→ **TASK BRIEF**: Begin at the first line below and copy each line exactly, ending with the line where "const ribDrop = 2;" appears.
# PROVIDED DATA start
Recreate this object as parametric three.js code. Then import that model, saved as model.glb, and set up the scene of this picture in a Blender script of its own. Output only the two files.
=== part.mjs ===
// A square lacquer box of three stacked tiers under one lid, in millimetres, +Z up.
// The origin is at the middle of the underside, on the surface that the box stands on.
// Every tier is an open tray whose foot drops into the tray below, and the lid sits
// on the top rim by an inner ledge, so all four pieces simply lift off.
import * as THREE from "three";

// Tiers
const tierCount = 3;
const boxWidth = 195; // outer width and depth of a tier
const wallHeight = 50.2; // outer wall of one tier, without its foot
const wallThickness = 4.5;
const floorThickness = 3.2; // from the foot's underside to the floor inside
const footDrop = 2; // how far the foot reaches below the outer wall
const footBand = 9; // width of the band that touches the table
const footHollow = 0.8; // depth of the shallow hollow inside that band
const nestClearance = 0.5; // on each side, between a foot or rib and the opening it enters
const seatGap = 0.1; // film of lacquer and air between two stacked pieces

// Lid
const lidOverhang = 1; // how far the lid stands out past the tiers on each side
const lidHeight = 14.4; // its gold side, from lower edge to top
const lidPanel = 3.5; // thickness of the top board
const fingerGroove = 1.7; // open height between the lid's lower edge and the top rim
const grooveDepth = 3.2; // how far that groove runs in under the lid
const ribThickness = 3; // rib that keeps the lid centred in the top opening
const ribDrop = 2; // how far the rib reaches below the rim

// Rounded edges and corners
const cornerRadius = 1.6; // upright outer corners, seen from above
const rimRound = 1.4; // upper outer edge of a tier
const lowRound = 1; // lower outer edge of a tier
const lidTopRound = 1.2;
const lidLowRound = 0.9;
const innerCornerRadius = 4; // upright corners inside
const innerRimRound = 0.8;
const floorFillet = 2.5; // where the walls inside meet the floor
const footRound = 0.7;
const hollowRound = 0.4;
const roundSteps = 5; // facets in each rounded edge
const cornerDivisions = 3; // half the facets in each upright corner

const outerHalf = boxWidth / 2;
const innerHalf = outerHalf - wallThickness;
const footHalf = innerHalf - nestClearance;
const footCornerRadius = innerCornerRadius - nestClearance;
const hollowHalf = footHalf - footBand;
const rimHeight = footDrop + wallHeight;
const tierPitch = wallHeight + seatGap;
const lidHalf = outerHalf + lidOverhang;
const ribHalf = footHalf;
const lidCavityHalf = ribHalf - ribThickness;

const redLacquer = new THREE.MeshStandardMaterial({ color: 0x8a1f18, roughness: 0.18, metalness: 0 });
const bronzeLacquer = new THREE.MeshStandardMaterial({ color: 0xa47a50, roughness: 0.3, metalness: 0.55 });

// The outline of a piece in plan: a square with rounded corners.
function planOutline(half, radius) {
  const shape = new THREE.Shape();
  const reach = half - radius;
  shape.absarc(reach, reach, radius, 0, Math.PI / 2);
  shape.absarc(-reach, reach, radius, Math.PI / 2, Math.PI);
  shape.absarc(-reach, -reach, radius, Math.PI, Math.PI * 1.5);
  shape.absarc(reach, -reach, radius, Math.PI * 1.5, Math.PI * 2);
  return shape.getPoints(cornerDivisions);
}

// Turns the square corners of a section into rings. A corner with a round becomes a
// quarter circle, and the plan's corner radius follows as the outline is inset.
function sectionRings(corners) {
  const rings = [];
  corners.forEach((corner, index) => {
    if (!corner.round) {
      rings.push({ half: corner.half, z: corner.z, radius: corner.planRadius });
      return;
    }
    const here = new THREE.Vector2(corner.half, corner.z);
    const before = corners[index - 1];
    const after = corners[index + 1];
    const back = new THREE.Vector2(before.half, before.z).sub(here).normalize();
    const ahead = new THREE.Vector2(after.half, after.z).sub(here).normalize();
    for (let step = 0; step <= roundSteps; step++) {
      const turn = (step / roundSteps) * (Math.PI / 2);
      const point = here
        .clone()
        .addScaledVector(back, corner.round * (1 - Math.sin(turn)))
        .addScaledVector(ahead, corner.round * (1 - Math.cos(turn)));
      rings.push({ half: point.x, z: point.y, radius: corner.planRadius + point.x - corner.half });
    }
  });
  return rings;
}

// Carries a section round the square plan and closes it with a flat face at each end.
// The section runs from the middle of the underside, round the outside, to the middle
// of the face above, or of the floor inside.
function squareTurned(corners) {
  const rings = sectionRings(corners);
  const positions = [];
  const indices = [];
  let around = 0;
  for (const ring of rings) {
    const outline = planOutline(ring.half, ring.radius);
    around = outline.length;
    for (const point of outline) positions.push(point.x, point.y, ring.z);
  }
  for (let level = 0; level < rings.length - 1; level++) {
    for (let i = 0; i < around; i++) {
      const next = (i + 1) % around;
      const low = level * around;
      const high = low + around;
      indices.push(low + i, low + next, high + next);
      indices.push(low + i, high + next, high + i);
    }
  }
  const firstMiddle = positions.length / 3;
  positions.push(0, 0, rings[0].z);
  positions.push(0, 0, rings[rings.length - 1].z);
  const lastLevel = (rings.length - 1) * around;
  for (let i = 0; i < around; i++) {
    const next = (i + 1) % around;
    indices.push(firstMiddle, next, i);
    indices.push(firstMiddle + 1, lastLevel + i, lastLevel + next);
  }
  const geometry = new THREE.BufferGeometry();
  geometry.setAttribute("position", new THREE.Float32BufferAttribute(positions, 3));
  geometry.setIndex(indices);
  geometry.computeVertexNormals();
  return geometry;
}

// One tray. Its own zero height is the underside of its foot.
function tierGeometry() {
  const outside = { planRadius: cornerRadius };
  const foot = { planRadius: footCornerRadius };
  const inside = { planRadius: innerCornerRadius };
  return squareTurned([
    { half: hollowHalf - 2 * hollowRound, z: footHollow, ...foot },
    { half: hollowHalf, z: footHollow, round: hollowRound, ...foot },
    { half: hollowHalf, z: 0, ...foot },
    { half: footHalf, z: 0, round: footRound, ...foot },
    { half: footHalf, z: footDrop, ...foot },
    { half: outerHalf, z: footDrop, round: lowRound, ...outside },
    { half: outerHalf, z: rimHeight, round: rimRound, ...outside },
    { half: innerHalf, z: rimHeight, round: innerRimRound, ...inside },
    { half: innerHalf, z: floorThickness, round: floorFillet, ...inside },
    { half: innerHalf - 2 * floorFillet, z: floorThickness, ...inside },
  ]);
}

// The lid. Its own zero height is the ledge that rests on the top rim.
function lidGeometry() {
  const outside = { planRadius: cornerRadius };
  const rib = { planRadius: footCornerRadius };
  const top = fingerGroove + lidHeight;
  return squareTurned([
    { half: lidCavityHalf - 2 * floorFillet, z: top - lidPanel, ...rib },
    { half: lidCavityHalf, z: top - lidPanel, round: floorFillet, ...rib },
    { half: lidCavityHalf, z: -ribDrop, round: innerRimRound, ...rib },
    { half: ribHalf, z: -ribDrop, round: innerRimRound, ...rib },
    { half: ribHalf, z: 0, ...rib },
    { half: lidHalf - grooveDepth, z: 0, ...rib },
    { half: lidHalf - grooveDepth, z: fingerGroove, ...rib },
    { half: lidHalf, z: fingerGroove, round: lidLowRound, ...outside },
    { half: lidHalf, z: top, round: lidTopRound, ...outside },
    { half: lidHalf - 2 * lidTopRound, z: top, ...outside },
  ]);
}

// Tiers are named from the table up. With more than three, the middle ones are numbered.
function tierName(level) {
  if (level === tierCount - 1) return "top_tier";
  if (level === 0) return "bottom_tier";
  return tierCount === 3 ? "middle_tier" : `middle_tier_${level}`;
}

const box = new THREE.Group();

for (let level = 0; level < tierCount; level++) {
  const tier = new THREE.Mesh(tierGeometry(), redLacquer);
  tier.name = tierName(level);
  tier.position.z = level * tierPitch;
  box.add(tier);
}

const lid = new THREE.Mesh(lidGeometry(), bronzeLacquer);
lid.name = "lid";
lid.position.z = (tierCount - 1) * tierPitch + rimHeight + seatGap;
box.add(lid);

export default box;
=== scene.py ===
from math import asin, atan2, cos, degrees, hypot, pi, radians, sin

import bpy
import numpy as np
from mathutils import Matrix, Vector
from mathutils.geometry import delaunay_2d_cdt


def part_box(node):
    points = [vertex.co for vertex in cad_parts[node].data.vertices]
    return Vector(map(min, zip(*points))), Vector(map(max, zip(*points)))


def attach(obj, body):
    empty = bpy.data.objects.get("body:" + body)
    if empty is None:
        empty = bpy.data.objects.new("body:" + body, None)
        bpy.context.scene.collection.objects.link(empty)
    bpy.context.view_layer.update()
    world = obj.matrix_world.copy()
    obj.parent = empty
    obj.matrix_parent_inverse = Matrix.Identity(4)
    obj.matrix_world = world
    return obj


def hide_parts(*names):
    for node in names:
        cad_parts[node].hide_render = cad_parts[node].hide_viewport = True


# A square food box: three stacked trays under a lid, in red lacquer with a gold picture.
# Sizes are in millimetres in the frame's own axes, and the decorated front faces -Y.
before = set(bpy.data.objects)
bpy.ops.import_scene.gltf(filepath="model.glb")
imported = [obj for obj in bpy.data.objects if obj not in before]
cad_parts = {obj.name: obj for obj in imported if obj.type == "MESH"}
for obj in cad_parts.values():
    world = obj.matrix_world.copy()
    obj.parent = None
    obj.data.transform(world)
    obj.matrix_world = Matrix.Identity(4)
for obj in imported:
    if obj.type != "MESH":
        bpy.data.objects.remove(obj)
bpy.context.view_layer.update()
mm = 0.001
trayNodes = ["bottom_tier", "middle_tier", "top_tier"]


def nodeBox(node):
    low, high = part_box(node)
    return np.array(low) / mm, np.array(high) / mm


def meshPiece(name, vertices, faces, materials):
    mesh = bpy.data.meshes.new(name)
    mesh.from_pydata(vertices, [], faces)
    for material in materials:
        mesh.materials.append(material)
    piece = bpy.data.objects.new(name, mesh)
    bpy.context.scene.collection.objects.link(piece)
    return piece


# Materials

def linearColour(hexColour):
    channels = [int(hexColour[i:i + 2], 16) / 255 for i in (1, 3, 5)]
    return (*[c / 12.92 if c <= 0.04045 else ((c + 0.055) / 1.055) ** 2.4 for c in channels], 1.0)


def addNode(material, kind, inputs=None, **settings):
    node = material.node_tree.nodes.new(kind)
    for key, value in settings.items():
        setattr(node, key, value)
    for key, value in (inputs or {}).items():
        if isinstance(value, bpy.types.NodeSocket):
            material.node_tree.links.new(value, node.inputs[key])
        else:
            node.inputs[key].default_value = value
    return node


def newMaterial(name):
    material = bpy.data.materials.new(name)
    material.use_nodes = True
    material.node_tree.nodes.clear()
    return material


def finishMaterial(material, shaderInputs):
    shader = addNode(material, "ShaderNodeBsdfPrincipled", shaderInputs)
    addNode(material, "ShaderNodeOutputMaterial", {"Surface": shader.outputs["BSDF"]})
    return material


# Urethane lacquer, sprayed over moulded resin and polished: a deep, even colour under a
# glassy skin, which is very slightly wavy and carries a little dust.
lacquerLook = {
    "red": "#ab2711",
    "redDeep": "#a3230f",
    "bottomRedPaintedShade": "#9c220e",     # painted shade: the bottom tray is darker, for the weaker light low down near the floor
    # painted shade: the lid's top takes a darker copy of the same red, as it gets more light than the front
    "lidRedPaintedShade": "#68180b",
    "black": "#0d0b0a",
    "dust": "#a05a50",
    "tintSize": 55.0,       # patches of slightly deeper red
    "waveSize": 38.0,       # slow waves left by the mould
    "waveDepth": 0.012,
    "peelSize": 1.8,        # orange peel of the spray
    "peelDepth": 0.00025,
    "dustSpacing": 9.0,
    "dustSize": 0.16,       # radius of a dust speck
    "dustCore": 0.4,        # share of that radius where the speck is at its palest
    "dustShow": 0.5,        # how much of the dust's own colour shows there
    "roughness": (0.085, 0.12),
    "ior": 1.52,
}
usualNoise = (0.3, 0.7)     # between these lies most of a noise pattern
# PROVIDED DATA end
→ **RESPONSE TO THE EXERCISE**:
Recreate this object as parametric three.js code. Then import that model, saved as model.glb, and set up the scene of this picture in a Blender script of its own. Output only the two files.
=== part.mjs ===
// A square lacquer box of three stacked tiers under one lid, in millimetres, +Z up.
// The origin is at the middle of the underside, on the surface that the box stands on.
// Every tier is an open tray whose foot drops into the tray below, and the lid sits
// on the top rim by an inner ledge, so all four pieces simply lift off.
import * as THREE from "three";

// Tiers
const tierCount = 3;
const boxWidth = 195; // outer width and depth of a tier
const wallHeight = 50.2; // outer wall of one tier, without its foot
const wallThickness = 4.5;
const floorThickness = 3.2; // from the foot's underside to the floor inside
const footDrop = 2; // how far the foot reaches below the outer wall
const footBand = 9; // width of the band that touches the table
const footHollow = 0.8; // depth of the shallow hollow inside that band
const nestClearance = 0.5; // on each side, between a foot or rib and the opening it enters
const seatGap = 0.1; // film of lacquer and air between two stacked pieces

// Lid
const lidOverhang = 1; // how far the lid stands out past the tiers on each side
const lidHeight = 14.4; // its gold side, from lower edge to top
const lidPanel = 3.5; // thickness of the top board
const fingerGroove = 1.7; // open height between the lid's lower edge and the top rim
const grooveDepth = 3.2; // how far that groove runs in under the lid
const ribThickness = 3; // rib that keeps the lid centred in the top opening
const ribDrop = 2; // how far the rib reaches below the rim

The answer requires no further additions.